Location: Animal Parasitic Diseases LaboratoryTitle: Recent epidemiologic, clinical, and genetic diversity of Toxoplasma gondii infections in marsupials
|MURATA, FERNANDO - Non ARS Employee|
|CERQUEIRA-CEZAR, CAMILA - Non ARS Employee|
|SU, CHUNLEI - University Of Tennessee|
|GRIGG, MICHAEL - National Institutes Of Health (NIH)|
Submitted to: Parasites & Vectors
Publication Type: Peer Reviewed Journal
Publication Acceptance Date: 5/20/2021
Publication Date: 6/5/2021
Publication URL: https://handle.nal.usda.gov/10113/7407642
Citation: Dubey, J.P., Murata, F., Cerqueira-Cezar, C., Kwok, O.C., Su, C., Grigg, M. 2021. Recent epidemiologic, clinical, and genetic diversity of Toxoplasma gondii infections in marsupials. Parasites & Vectors. 14:301. https://doi.org/10.1186/s13071-021-04793-4.
Interpretive Summary: Interpretive summary Toxoplasmosis is a worldwide zoonosis. The USDA provided the veterinary, clinical, and public health communities an indispensable resource by disseminating up to date scientific information on toxoplasmosis and its prevention. Humans become infected mostly by ingesting food and water contaminated with oocysts or by eating infected under cooked meat. Among many hosts of Toxoplasma, marsupial from Australia and New Zealand (kangaroos) are the most susceptible hosts of T. gondii. Kangaroos imported from Australia in USA and other countries continue to die of toxoplasmosis. This paper reviews literature from the past decade, including but not limited to scientific discoveries made by USDA scientists. No experiments or surveys were performed since the redirection of USDA’s program on toxoplasmosis.
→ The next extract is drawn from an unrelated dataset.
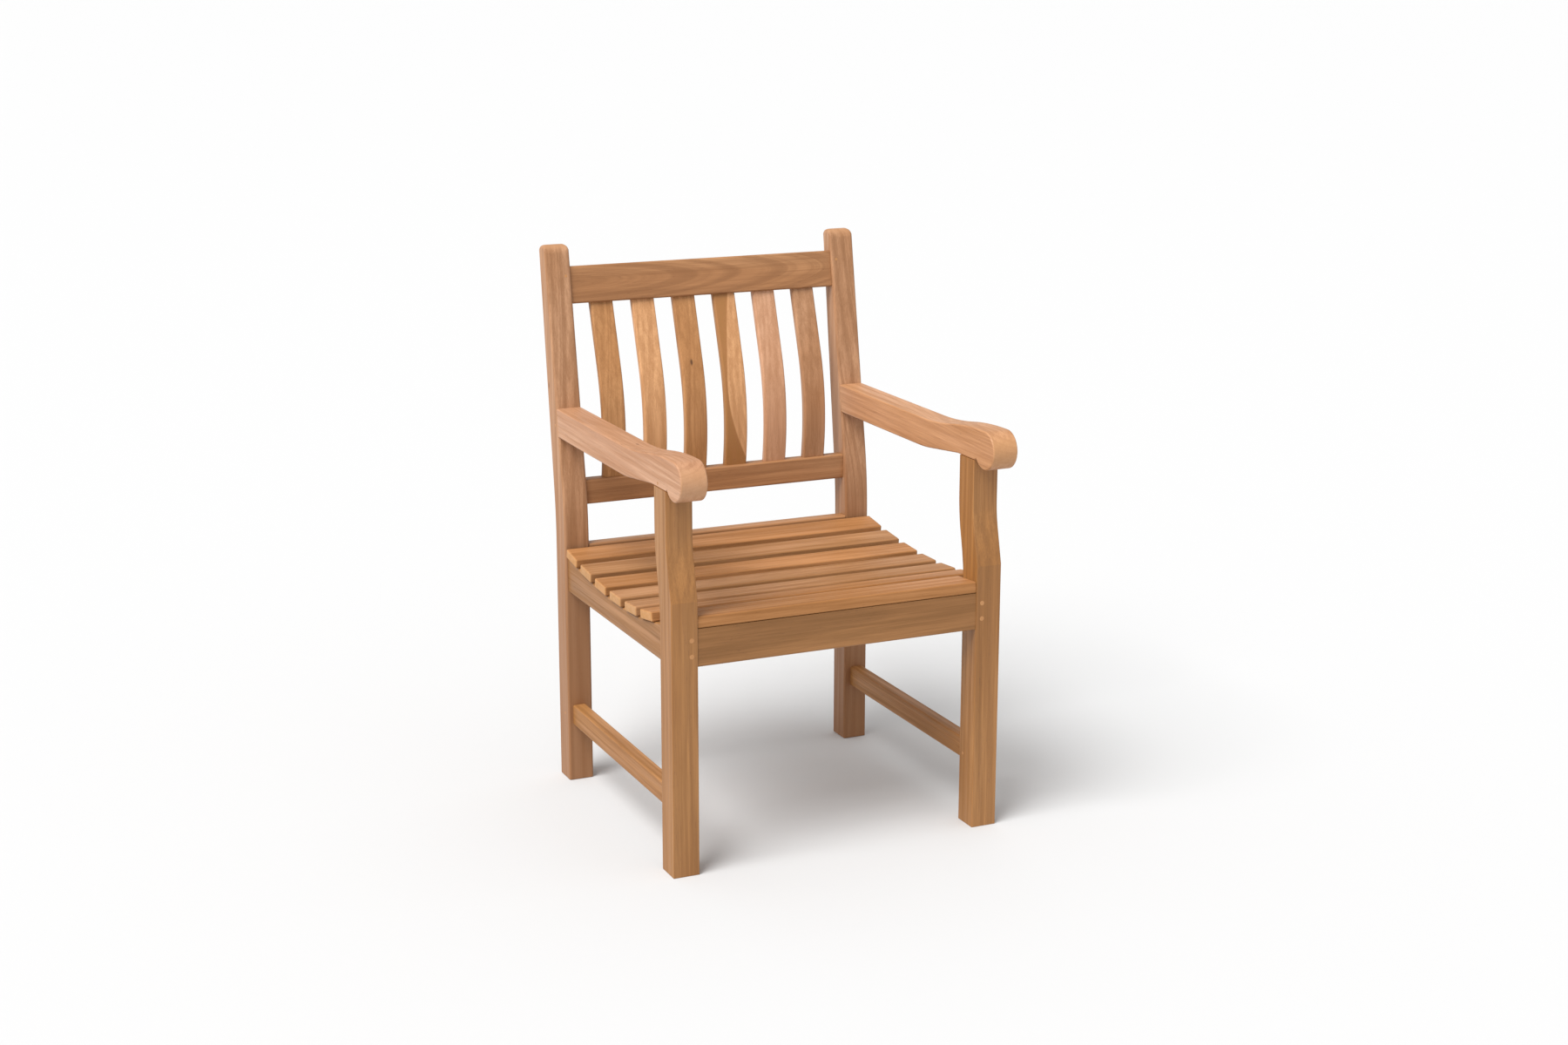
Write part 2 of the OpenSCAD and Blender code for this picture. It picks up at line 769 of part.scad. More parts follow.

Technical Abstract: Background: Toxoplasma gondii infections are common in humans and animals worldwide. Among all intermediate hosts of T. gondii, captive marsupials (referred here as kangaroos) from Australia and New Zealand are the most susceptible to clinical toxoplasmosis. However, free range marsupials can survive T. gondii infection. Infected kangaroo meat may serve as a source of T. gondii infection for humans. Differences in mortality patterns in different species of kangaroos and other marsupials is not fully understood. Lifestyle, habitat, and genetic characteristics of T. gondii are some of the risk factors. For example, koalas are rarely exposed to T. gondii because they live on tree-tops whereas wallabies are highly susceptible. Methods: The present review summarizes worldwide information on the prevalence of clinical and subclinical infections, epidemiology, and genetic diversity of T. gondii infecting in kangaroos in their native habitat and in exported animals. The role of genetic types of T. gondii and clinical disease is discussed. Results and discussion: Fatal toxoplasmosis was diagnosed in captive macropods in Argentina, Chile, China, Germany, Hungary, Japan, Spain, Turkey, and the USA. Most deaths occurred due to disseminated toxoplasmosis. Genetic characterization of DNA from viable T. gondii revealed atypical nonclonal genotypes. Fatal toxoplasmosis was also diagnosed in free range vombats (Vombatus ursinus) in Australia. Genetic characterization of DNA directly from host tissues of subclinical culled kangaroos at slaughter revealed atypical genotypes of T. gondii. Conclusion: Kangaroos in their native land, Australia and New Zealand have high prevalence of T. gondii and kangaroo meat can be a source of infection for humans if consumed uncooked/undercooked.